NEP trims August 2026 U.S. term loan amount to $1.06 billion

By Sara Rosenberg

New York, Dec. 18 – NEP downsized its U.S. term loan B due Aug. 19, 2026 to $1.062 billion from $1.092 billion, according to market sources.

Pricing on the U.S. term loan B due Aug. 19, 2026 remained at SOFR plus 325 basis points plus 150 bps accrued PIK interest with a 0% floor and a 150 bps upfront fee (PIK).

The company is still getting a $123 million incremental term loan B due June 1, 2026 priced at SOFR plus 825 bps plus 150 bps accrued PIK interest with a 1% floor and a 200 bps upfront fee (PIK), a $209 million incremental term loan B due Aug. 19, 2026 priced at SOFR plus 400 bps plus 150 bps accrued PIK interest with a 0.5% floor and a 150 bps upfront fee (PIK), and a $519 million equivalent euro term loan B due Aug. 19, 2026 priced at Euribor plus 350 bps plus 150 bps accrued PIK interest with a 0% floor and a 150 bps upfront fee (PIK).

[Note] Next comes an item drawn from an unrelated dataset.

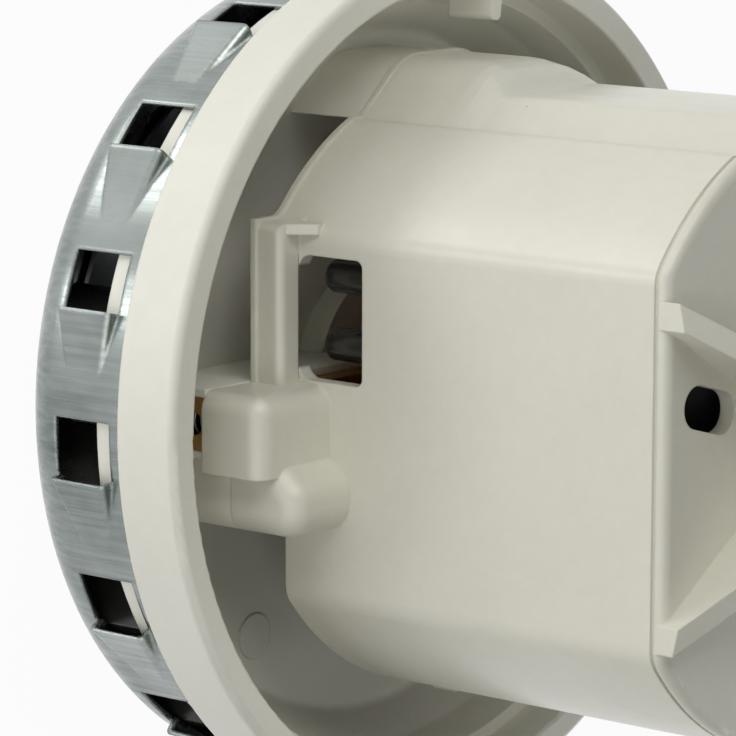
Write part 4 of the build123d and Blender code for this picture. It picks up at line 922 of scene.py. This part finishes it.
@dataclass(frozen=True)
class BrushSpring:
    """Compression spring between a brush and its tube's end plate.

    Args:
        name: Name of the piece.
        node: CAD node that it stands for.
        side: Which brush it presses.
        moving_body: The brush's CAD body. Not used.
        material: Its finish.
        wire_radius: Radius of the wire, in metres.
        coil_radius: Radius of the coil, in metres.
        near_y: Y of the end at the brush, on the front spring, in metres.
        far_y: Y of the end at the end plate, on the front spring, in metres.
        level: Height of the spring's middle line, in metres.
        coils: How many turns it has.
        steps: How many pieces each turn has.
    """

    name: str
    node: str
    side: Side
    moving_body: str
    material: bpy.types.Material
    wire_radius: float = 0.22 * MM
    coil_radius: float = 2.3 * MM
    near_y: float = -33.58 * MM
    far_y: float = -51.3 * MM
    level: float = 26.7 * MM
    coils: int = 13
    steps: int = 20

    def build(self, body: str) -> None:
        """Winds the spring.

        Args:
            body: The CAD body that carries the end plate. Not used.
        """
        start, end = self.near_y - self.wire_radius, self.far_y + self.wire_radius
        count = self.coils * self.steps
        points = []
        for step in range(count + 1):
            angle = math.tau * step / self.steps
            place = Vector((self.coil_radius * math.cos(angle),
                            start + (end - start) * step / count,
                            self.level + self.coil_radius * math.sin(angle)))
            points.append(spin_point(place, self.side))
        piece = new_curve(self.name, [points], self.wire_radius, False, self.material)
        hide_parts(self.node)
        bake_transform(piece)
        log.info("spring %s", self.name)


class MotorUnit:
    """The whole unit: the frame's nodes in their finishes, and pieces that stand for some."""

    ROOT = "motor_frame"

    def __init__(self) -> None:
        """Makes the finishes once, for every piece that shares them."""
        self.materials = {name: finish.material() for name, finish in FINISHES.items()}

    def dress_nodes(self) -> None:
        """Gives every node of the frame its finish."""
        for finish, names in NODE_FINISHES.items():
            for name in names:
                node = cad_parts[name]
                for slot in node.material_slots:
                    slot.material = self.materials[finish]
                log.info("node %s in %s", name, finish)

    def build_coils(self) -> None:
        """Winds both field coils."""
        wire = self.materials["wire"]
        FieldCoil("field_winding_right", "field_coil_right", Side.FRONT, wire).build(self.ROOT)
        FieldCoil("field_winding_left", "field_coil_left", Side.BACK, wire).build(self.ROOT)

    def build_springs(self) -> None:
        """Winds both brush springs."""
        steel = self.materials["steel"]
        front = BrushSpring("spring_coil_front", "brush_spring_front", Side.FRONT,
                            "brush_front_body", steel)
        back = BrushSpring("spring_coil_back", "brush_spring_back", Side.BACK,
                           "brush_back_body", steel)
        for spring in (front, back):
            spring.build(self.ROOT)


def main() -> None:
    """Builds the unit and the studio."""
    logging.basicConfig(level=logging.INFO)
    unit = MotorUnit()
    unit.dress_nodes()
    unit.build_coils()
    unit.build_springs()
    Studio().build()


if __name__ == "__main__":
    main()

As before, all of the term loans (Caa1/B/B+) have a 200 bps exit fee (cash).

Barclays, JPMorgan Chase Bank, HSBC Securities, Macquarie Capital, MUFG, Mizuho and PNC are the bookrunners on the deal. Barclays is the administrative agent.

Allocations for the U.S. term loans went out on Friday and allocations for the euro term loan went out on Monday, sources added.

The borrowers for the U.S. term loans are NEP Group Inc., NEP/NCP Holdco Inc. and NEP II Inc., and the borrower for the euro term loan is NEP Europe Finco BV.

Proceeds will be used to extend the maturities of the company’s existing first-lien term loans due 2025.

Closing is expected on Thursday, sources added.

Carlyle is the sponsor.

NEP is a Pittsburgh-based provider of outsourced live and broadcast production solutions.